#### Stated goal
Retype the material below. Keep every word exactly as it is.

#### Supplied entries
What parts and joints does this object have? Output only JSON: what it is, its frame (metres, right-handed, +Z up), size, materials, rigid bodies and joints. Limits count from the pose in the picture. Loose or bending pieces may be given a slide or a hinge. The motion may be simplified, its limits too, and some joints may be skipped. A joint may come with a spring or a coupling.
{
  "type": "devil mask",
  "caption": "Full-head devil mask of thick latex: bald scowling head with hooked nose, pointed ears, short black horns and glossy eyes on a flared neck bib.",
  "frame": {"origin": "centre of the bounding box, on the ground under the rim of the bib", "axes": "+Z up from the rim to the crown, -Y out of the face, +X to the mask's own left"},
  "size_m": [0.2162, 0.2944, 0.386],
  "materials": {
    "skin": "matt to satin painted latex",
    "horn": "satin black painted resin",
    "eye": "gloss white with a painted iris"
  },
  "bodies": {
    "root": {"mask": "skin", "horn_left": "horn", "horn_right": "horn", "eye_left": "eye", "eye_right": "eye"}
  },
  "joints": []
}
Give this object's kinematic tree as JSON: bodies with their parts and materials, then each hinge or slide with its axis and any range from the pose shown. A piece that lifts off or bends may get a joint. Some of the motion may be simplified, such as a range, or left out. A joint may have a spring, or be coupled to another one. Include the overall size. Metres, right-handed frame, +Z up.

#### Right answer
What parts and joints does this object have? Output only JSON: what it is, its frame (metres, right-handed, +Z up), size, materials, rigid bodies and joints. Limits count from the pose in the picture. Loose or bending pieces may be given a slide or a hinge. The motion may be simplified, its limits too, and some joints may be skipped. A joint may come with a spring or a coupling.
{
  "type": "devil mask",
  "caption": "Full-head devil mask of thick latex: bald scowling head with hooked nose, pointed ears, short black horns and glossy eyes on a flared neck bib.",
  "frame": {"origin": "centre of the bounding box, on the ground under the rim of the bib", "axes": "+Z up from the rim to the crown, -Y out of the face, +X to the mask's own left"},
  "size_m": [0.2162, 0.2944, 0.386],
  "materials": {
    "skin": "matt to satin painted latex",
    "horn": "satin black painted resin",
    "eye": "gloss white with a painted iris"
  },
  "bodies": {
    "root": {"mask": "skin", "horn_left": "horn", "horn_right": "horn", "eye_left": "eye", "eye_right": "eye"}
  },
  "joints": []
}
Give this object's kinematic tree as JSON: bodies with their parts and materials, then each hinge or slide with its axis and any range from the pose shown. A piece that lifts off or bends may get a joint. Some of the motion may be simplified, such as a range, or left out. A joint may have a spring, or be coupled to another one. Include the overall size. Metres, right-handed frame, +Z up.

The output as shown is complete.